Dataset section:
^^^^^^^^

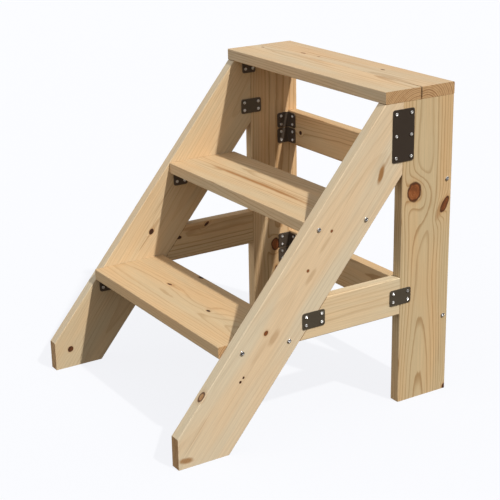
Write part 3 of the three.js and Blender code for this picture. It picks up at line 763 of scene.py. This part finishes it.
def sheetCell(hole, box, corners, radius):
    # A sheet round one hole: each ring is the hole's rim plus a share of the way to the cell's edge,
    # and the sheet dips towards the hole in proportion to nearness. Gives (across, along, height)
    # points, ring by ring, and the quads between the rings.
    edge = cellEdge(box, corners, radius)
    middle = np.array(hole)
    away = (edge - middle) / np.linalg.norm(edge - middle, axis=1)[:, None]
    rim = middle + sheetMetal["hole"] * away
    share = np.array(sheetMetal["rings"])[:, None, None]
    flat = rim + (edge - rim) * share
    sink = np.clip(1 - share / sheetMetal["dimpleReach"], 0, 1)
    height = -sheetMetal["dimple"] * sink * np.ones(flat.shape[:2] + (1,))
    points = np.concatenate([flat, height], axis=2).reshape(-1, 3)
    return points, gridQuads(flat.shape[0], flat.shape[1], True)


def gridQuads(rows, columns, closed):
    # quads of a grid of rows by columns, whose last column joins the first where it is closed
    i, j = np.meshgrid(np.arange(rows - 1), np.arange(columns if closed else columns - 1), indexing="ij")
    nextJ = (j + 1) % columns
    quads = [i * columns + j, (i + 1) * columns + j, (i + 1) * columns + nextJ, i * columns + nextJ]
    return np.stack(quads, axis=-1).reshape(-1, 4)


def joinSheets(sheets):
    # puts sheets together and merges the points that they share, to a tenth of a micron
    counts = np.cumsum([0] + [len(sheet[0]) for sheet in sheets])
    points = np.concatenate([sheet[0] for sheet in sheets])
    quads = np.concatenate([sheet[1] + first for sheet, first in zip(sheets, counts)])
    unique, where = np.unique(np.round(points, 7), axis=0, return_inverse=True)
    return unique, where.reshape(-1)[quads]


def finishSheet(name, node, points, quads, towards, finish):
    # towards is the direction that the first face looks in; the thickness goes the other way
    corners = points[quads[0]]
    normal = np.cross(corners[1] - corners[0], corners[2] - corners[0])
    if normal @ np.array(towards) < 0:
        quads = quads[:, ::-1]
    obj = meshObject(name, points, quads, np.ones(len(quads), bool))
    wall = obj.modifiers.new("gauge", "SOLIDIFY")
    wall.thickness = sheetMetal["thickness"]
    wall.offset = -1
    ease = obj.modifiers.new("rolled_edges", "BEVEL")
    ease.width = sheetMetal["edgeBevel"]
    ease.segments = sheetMetal["bevelSteps"]
    ease.limit_method = "ANGLE"
    ease.angle_limit = math.radians(sheetMetal["sharpAngle"])
    ease.harden_normals = True
    obj.data.materials.append(finish)
    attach(obj, "root")
    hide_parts(node)
    return obj


def makePlate(name, node, rows, rise, outward):
    # A flat plate whose face looks outward, 1 for +X and -1 for -X: rows by two cells of sheet, each
    # with its hole. Gives the place and the normal of each hole.
    low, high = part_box(node)
    face = high.x if outward > 0 else low.x
    middle = (low + high) / 2
    halfLong, halfHigh = (high.y - low.y) / 2, (high.z - low.z) / 2
    bounds = [-halfHigh] + [rise * (k - rows / 2) for k in range(1, rows)] + [halfHigh]
    sheets, holes = [], []
    for row in range(rows):
        for column in (0, 1):
            hole = ((column - 0.5) * plates["holeSpacing"], (row - (rows - 1) / 2) * rise)
            box = (-halfLong * (1 - column), halfLong * column, bounds[row], bounds[row + 1])
            bottom, top, right = row == 0, row == rows - 1, column == 1
            corners = (bottom and not right, bottom and right, top and right, top and not right)
            sheets.append(sheetCell(hole, box, corners, plates["cornerRadius"]))
            holes.append(((face, middle.y + hole[0], middle.z + hole[1]), (outward, 0, 0)))
    flat, quads = joinSheets(sheets)
    points = np.stack([face + outward * flat[:, 2], middle.y + flat[:, 0], middle.z + flat[:, 1]], axis=1)
    finishSheet(name, node, points, quads, (outward, 0, 0), darkSteel if rows > 2 else brownSteel)
    return holes


def makeBracket(name, node, leafA, leafB):
    # One strip bent at its middle: it goes down leaf A, round a quarter circle and up leaf B, which
    # run in the directions leafA and leafB from the corner that the bracket sits in. Gives the
    # place and the normal of each hole.
    b = brackets
    low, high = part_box(node)
    directionA, directionB = np.array(leafA, float), np.array(leafB, float)
    widthWay = np.cross(directionA, directionB)
    corner = np.array((low + high) / 2)
    corner -= (directionA + directionB) * b["leaf"] / 2
    halfWide = abs(widthWay @ np.array(high - low)) / 2
    gauge, bend = sheetMetal["thickness"], b["bend"]
    half = math.pi * bend / 4
    reach = half + b["leaf"] - gauge - bend
    holeAt = reach - b["holeFromEdge"]
    sheets, flatHoles = [], []
    for side in (-1, 1):
        for edge in (-1, 1):
            hole = (side * holeAt, edge * b["holeSpacing"] / 2)
            across = (-reach, -half) if side < 0 else (half, reach)
            along = (-halfWide, 0.0) if edge < 0 else (0.0, halfWide)
            right, top = side > 0, edge > 0
            corners = (not right and not top, right and not top, right and top, not right and top)
            sheets.append(sheetCell(hole, across + along, corners, b["cornerRadius"]))
            flatHoles.append(hole)
    acrossBend = np.linspace(-half, half, b["bendSteps"] + 1)
    alongBend = np.linspace(-halfWide, halfWide, 2 * sheetMetal["sideSteps"] + 1)
    s, t = np.meshgrid(acrossBend, alongBend, indexing="ij")
    sheets.append((np.stack([s, t, 0 * s], axis=-1).reshape(-1, 3), gridQuads(*s.shape, False)))
    flat, quads = joinSheets(sheets)

    # s is the distance along the strip from the bend's middle, and t is across it; past the bend's
    # half length the surplus runs straight on along a leaf
    def bent(s, t, height):
        angle = -3 * math.pi / 4 - np.clip(s, -half, half) / bend
        far = bend - height
        x = gauge + bend + far * np.cos(angle) + np.clip(-s - half, 0, None)
        y = gauge + bend + far * np.sin(angle) + np.clip(s - half, 0, None)
        return corner + np.outer(x, directionA) + np.outer(y, directionB) + np.outer(t, widthWay)

    points = bent(flat[:, 0], flat[:, 1], flat[:, 2])
    firstSide = flat[quads[0]][:, 0].mean() < 0
    # the brackets' finish holds painted reflected light
    finishSheet(name, node, points, quads, directionB if firstSide else directionA, bracketSteelPaintedReflection)
    seats = bent(np.array([h[0] for h in flatHoles]), np.array([h[1] for h in flatHoles]), np.zeros(4))
    normals = [tuple(directionB if hole[0] < 0 else directionA) for hole in flatHoles]
    return [(tuple(seat), normal) for seat, normal in zip(seats, normals)]


screws = {
    "frame": {"shank": 0.0025, "length": 0.078, "head": 0.005, "height": 0.003, "turns": 40},
    "plate": {"shank": 0.002, "length": 0.014, "head": 0.004, "height": 0.0022, "turns": 28},
    "recessWidth": 0.15, "recessReach": 0.62, "recessDepth": 0.62, "recessSoft": 0.05,   # head shares
    "domeRadii": (1.0, 0.97, 0.90, 0.80, 0.68, 0.55, 0.42, 0.30, 0.19, 0.09), "domePower": 2.4,
    "rimHeight": 0.45, "rimSteps": 4, "rimRadii": (0.94, 0.06), "rimRound": 0.35, "underHead": 0.90,
    "tipTaper": 0.005, "tipBlunt": 0.0015, "tipShare": 0.5,
}


def screwForm(size):
    # A domed head over a plain shank with a point, as a profile turned about its axis. The dome's
    # height goes as the root of one less the radius to domePower, and a cross-shaped recess sinks
    # it by soft steps of |x| and |y|. Height 0 is the underside of the head.
    turns, head, tall = size["turns"], size["head"], size["height"]
    shank, length = size["shank"], size["length"]
    rim = screws["rimHeight"]
    swell = np.linspace(0, math.pi / 2, screws["rimSteps"] + 1)[:-1]
    base, bulge = screws["rimRadii"]
    sideRadii = head * (base + bulge * np.sin(swell))
    sideHeights = tall * (rim - screws["rimRound"] * np.cos(swell))
    top = np.array(screws["domeRadii"])
    dome = tall * (rim + (1 - rim) * np.sqrt(1 - top ** screws["domePower"]))
    below = [shank * screws["tipShare"], shank, shank, head * screws["underHead"]]
    radii = np.concatenate([below, sideRadii, head * top])
    tip = [-length + screws["tipBlunt"], -length + screws["tipTaper"]]
    heights = np.concatenate([tip, [0.0, 0.0], sideHeights, dome])
    angle = np.linspace(0, 2 * math.pi, turns, endpoint=False)
    x = radii[:, None] * np.cos(angle)
    y = radii[:, None] * np.sin(angle)
    z = np.broadcast_to(heights[:, None], x.shape)

    # one arm of the cross: 1 in it and 0 outside, a soft step of the distance from its middle line
    # times a soft step of the distance along it
    def bar(across, along):
        soft = screws["recessSoft"]
        inSlot = 1 / (1 + np.exp((np.abs(across) / head - screws["recessWidth"]) / soft))
        inReach = 1 / (1 + np.exp((np.abs(along) / head - screws["recessReach"]) / soft))
        return inSlot * inReach

    onTop = (np.arange(len(radii)) >= len(radii) - len(top))[:, None]
    z = z - onTop * tall * screws["recessDepth"] * np.maximum(bar(x, y), bar(y, x))
    points = np.stack([x, y, z], axis=-1).reshape(-1, 3)
    floorOfRecess = tall * (1 - screws["recessDepth"])
    points = np.concatenate([points, [(0, 0, -length), (0, 0, floorOfRecess)]])
    quads = gridQuads(len(radii), turns, True)[:, ::-1]
    k = np.arange(turns)
    nextK = (k + 1) % turns
    last = (len(radii) - 1) * turns
    point = np.stack([nextK, k, np.full(turns, len(points) - 2)], axis=1)
    crown = np.stack([last + k, last + nextK, np.full(turns, len(points) - 1)], axis=1)
    return points, quads, np.concatenate([point, crown])


def makeScrews(name, size, seats, nodes, seed, finish):
    # Copies of one screw, each with the underside of its head on a seat point and its axis along
    # the seat's normal, turned about it by a random angle, as a hand leaves them.
    points, quads, triangles = screwForm(size)
    spins = np.random.default_rng(seed).uniform(0, math.pi / 2, len(seats))
    placed = []
    for (seat, normal), spin in zip(seats, spins):
        n = np.array(normal, float)
        helper = np.array([0.0, 0.0, 1.0]) if abs(n[2]) < 0.9 else np.array([0.0, 1.0, 0.0])
        u = np.cross(helper, n)
        v = np.cross(n, u)
        c, s = math.cos(spin), math.sin(spin)
        turned = np.array([u * c + v * s, v * c - u * s, n])
        placed.append(points @ turned + np.array(seat))
    first = (np.arange(len(seats)) * len(points))[:, None, None]
    allQuads = (quads + first).reshape(-1, 4).tolist()
    allTriangles = (triangles + first).reshape(-1, 3).tolist()
    mesh = bpy.data.meshes.new(name)
    mesh.from_pydata(np.concatenate(placed).tolist(), [], allQuads + allTriangles)
    mesh.polygons.foreach_set("use_smooth", np.ones(len(mesh.polygons), bool))
    mesh.update()
    obj = bpy.data.objects.new(name, mesh)
    scene.collection.objects.link(obj)
    obj.data.materials.append(finish)
    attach(obj, "root")
    if nodes:
        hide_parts(*nodes)
    return obj


for side, inward in (("left", 1), ("right", -1)):
    for label, rows, rise in (("stringer_to_leg_outer_plate", 3, plates["largeRise"]),
                              ("stringer_to_rail_plate", 2, plates["smallRise"]),
                              ("rail_to_leg_plate", 2, plates["smallRise"]),
                              ("stringer_to_leg_inner_plate", 2, plates["smallRise"])):
        node = side + "_" + label
        outward = inward if "inner" in label else -inward
        holes = makePlate(node + "_steel", node, rows, rise, outward)
        if rows == 2:
            makeScrews(node + "_screws", screws["plate"], holes, [], len(node) + inward, brightZinc)
    for label in ("top_tread", "middle_tread", "bottom_tread"):
        node = side + "_" + label + "_bracket"
        holes = makeBracket(node + "_steel", node, (inward, 0, 0), (0, 0, -1))
        makeScrews(node + "_screws", screws["plate"], holes, [], len(node) + inward, brightZinc)
    for label in ("upper_rear_rail_top", "upper_rear_rail_bottom",
                  "lower_rear_rail_top", "lower_rear_rail_bottom"):
        node = side + "_" + label + "_bracket"
        holes = makeBracket(node + "_steel", node, (inward, 0, 0), (0, -1, 0))
        makeScrews(node + "_screws", screws["plate"], holes, [], len(node) + inward, brightZinc)

screwNodes = [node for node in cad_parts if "screw" in node]
for number, node in enumerate(screwNodes):
    low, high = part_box(node)
    outward = 1 if low.x + high.x > 0 else -1
    # the frame screws take the zinc with painted dark reflection
    size, finish = (screws["plate"], brightZinc) if "plate_screw" in node else (screws["frame"], zincSteelPaintedDark)
    headEnd = high.x if outward > 0 else low.x
    seat = (headEnd - outward * size["height"], (low.y + high.y) / 2, (low.z + high.z) / 2)
    makeScrews(node + "_zinc", size, [(seat, (outward, 0, 0))], [node], 200 + number, finish)
print("plates, brackets and screws made")

studio = {
    "floorSize": 60.0, "floorColour": (0.075, 0.078, 0.082, 1), "floorGlow": (0.85, 0.856, 0.885, 1),
    "sunFrom": (0.80, 0.235, 1.0), "sunStrength": 3.4, "sunAngle": 1.6, "sunColour": (1.0, 0.965, 0.90),
    "fillFrom": (-0.25, -1.0, 0.35), "fillStrength": 0.9, "fillAngle": 70,
    "skyAbove": (0.52, 0.51, 0.495, 1), "skyBelow": (0.15, 0.12, 0.085, 1),
    "horizon": (0.965, 0.98, 1.0, 1), "skyStep": (-0.15, 0.25),
    "floorRoughness": 0.9, "floorSpecular": 0.1,
}


def makeStudio(s):
    bpy.ops.mesh.primitive_plane_add(size=s["floorSize"])
    floor = bpy.context.object
    floor.name = "floor"
    material, tree, shader = newMaterial("pale_floor")
    shader.inputs["Base Color"].default_value = s["floorColour"]
    shader.inputs["Roughness"].default_value = s["floorRoughness"]
    shader.inputs["Specular IOR Level"].default_value = s["floorSpecular"]
    shader.inputs["Emission Color"].default_value = s["floorGlow"]
    shader.inputs["Emission Strength"].default_value = 1.0
    floor.data.materials.append(material)
    floor.visible_diffuse = False    # the floor's own glow doesn't reach the object
    floor.visible_glossy = False
    makeSun("key_light", s["sunFrom"], s["sunStrength"], s["sunAngle"], s["sunColour"])
    makeSun("front_fill", s["fillFrom"], s["fillStrength"], s["fillAngle"], (1, 1, 1))
    world = bpy.data.worlds.new("studio_air")
    world.use_nodes = True
    tree = world.node_tree
    coords = tree.nodes.new("ShaderNodeTexCoord")
    parts = tree.nodes.new("ShaderNodeSeparateXYZ")
    tree.links.new(coords.outputs["Generated"], parts.inputs[0])
    air = mixColour(tree, smoothStep(tree, parts.outputs[2], *s["skyStep"]), s["skyBelow"], s["skyAbove"])
    seen = tree.nodes.new("ShaderNodeLightPath")
    air = mixColour(tree, seen.outputs["Is Camera Ray"], air, s["horizon"])
    tree.links.new(air, tree.nodes["Background"].inputs["Color"])
    scene.world = world


def makeSun(name, comesFrom, strength, angle, colour):
    light = bpy.data.lights.new(name, "SUN")
    light.energy = strength
    light.angle = math.radians(angle)
    light.color = colour
    sun = bpy.data.objects.new(name, light)
    sun.rotation_mode = "QUATERNION"
    sun.rotation_quaternion = (-Vector(comesFrom)).to_track_quat("-Z", "Y")
    scene.collection.objects.link(sun)


makeStudio(studio)
print("floor and light ready")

^^^^^^^^

Problem to work on:
Using the data above, restate word for word the lines from its opening line through the line that contains "return unique, where.reshape(-1)[quads]", and no more.

Reply to the exercise:
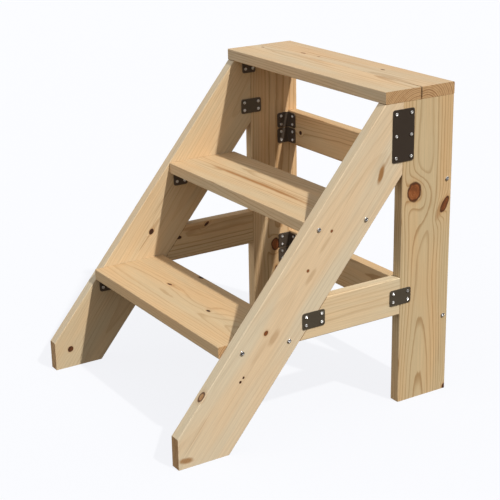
Write part 3 of the three.js and Blender code for this picture. It picks up at line 763 of scene.py. This part finishes it.
def sheetCell(hole, box, corners, radius):
    # A sheet round one hole: each ring is the hole's rim plus a share of the way to the cell's edge,
    # and the sheet dips towards the hole in proportion to nearness. Gives (across, along, height)
    # points, ring by ring, and the quads between the rings.
    edge = cellEdge(box, corners, radius)
    middle = np.array(hole)
    away = (edge - middle) / np.linalg.norm(edge - middle, axis=1)[:, None]
    rim = middle + sheetMetal["hole"] * away
    share = np.array(sheetMetal["rings"])[:, None, None]
    flat = rim + (edge - rim) * share
    sink = np.clip(1 - share / sheetMetal["dimpleReach"], 0, 1)
    height = -sheetMetal["dimple"] * sink * np.ones(flat.shape[:2] + (1,))
    points = np.concatenate([flat, height], axis=2).reshape(-1, 3)
    return points, gridQuads(flat.shape[0], flat.shape[1], True)


def gridQuads(rows, columns, closed):
    # quads of a grid of rows by columns, whose last column joins the first where it is closed
    i, j = np.meshgrid(np.arange(rows - 1), np.arange(columns if closed else columns - 1), indexing="ij")
    nextJ = (j + 1) % columns
    quads = [i * columns + j, (i + 1) * columns + j, (i + 1) * columns + nextJ, i * columns + nextJ]
    return np.stack(quads, axis=-1).reshape(-1, 4)


def joinSheets(sheets):
    # puts sheets together and merges the points that they share, to a tenth of a micron
    counts = np.cumsum([0] + [len(sheet[0]) for sheet in sheets])
    points = np.concatenate([sheet[0] for sheet in sheets])
    quads = np.concatenate([sheet[1] + first for sheet, first in zip(sheets, counts)])
    unique, where = np.unique(np.round(points, 7), axis=0, return_inverse=True)
    return unique, where.reshape(-1)[quads]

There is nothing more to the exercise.